Return the whole listing exactly as it stands.

-- Begin --

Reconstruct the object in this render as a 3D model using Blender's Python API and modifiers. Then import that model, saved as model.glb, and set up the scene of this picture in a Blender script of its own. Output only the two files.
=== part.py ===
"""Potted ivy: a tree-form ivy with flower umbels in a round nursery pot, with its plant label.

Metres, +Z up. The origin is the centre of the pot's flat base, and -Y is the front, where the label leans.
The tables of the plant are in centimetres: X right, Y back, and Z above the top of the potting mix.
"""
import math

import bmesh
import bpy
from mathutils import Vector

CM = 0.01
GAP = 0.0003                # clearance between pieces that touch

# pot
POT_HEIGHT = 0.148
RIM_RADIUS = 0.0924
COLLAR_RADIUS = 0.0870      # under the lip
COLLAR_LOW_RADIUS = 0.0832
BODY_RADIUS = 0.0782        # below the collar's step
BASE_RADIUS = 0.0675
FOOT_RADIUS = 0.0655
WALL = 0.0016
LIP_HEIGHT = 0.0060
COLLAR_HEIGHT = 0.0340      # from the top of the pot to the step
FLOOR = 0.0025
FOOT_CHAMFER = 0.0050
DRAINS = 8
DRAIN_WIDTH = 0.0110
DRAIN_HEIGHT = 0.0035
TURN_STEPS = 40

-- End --

EXERCISE OUTPUT:
Reconstruct the object in this render as a 3D model using Blender's Python API and modifiers. Then import that model, saved as model.glb, and set up the scene of this picture in a Blender script of its own. Output only the two files.
=== part.py ===
"""Potted ivy: a tree-form ivy with flower umbels in a round nursery pot, with its plant label.

Metres, +Z up. The origin is the centre of the pot's flat base, and -Y is the front, where the label leans.
The tables of the plant are in centimetres: X right, Y back, and Z above the top of the potting mix.
"""
import math

import bmesh
import bpy
from mathutils import Vector

CM = 0.01
GAP = 0.0003                # clearance between pieces that touch

# pot
POT_HEIGHT = 0.148
RIM_RADIUS = 0.0924
COLLAR_RADIUS = 0.0870      # under the lip
COLLAR_LOW_RADIUS = 0.0832
BODY_RADIUS = 0.0782        # below the collar's step
BASE_RADIUS = 0.0675
FOOT_RADIUS = 0.0655
WALL = 0.0016
LIP_HEIGHT = 0.0060
COLLAR_HEIGHT = 0.0340      # from the top of the pot to the step
FLOOR = 0.0025
FOOT_CHAMFER = 0.0050
DRAINS = 8
DRAIN_WIDTH = 0.0110
DRAIN_HEIGHT = 0.0035
TURN_STEPS = 40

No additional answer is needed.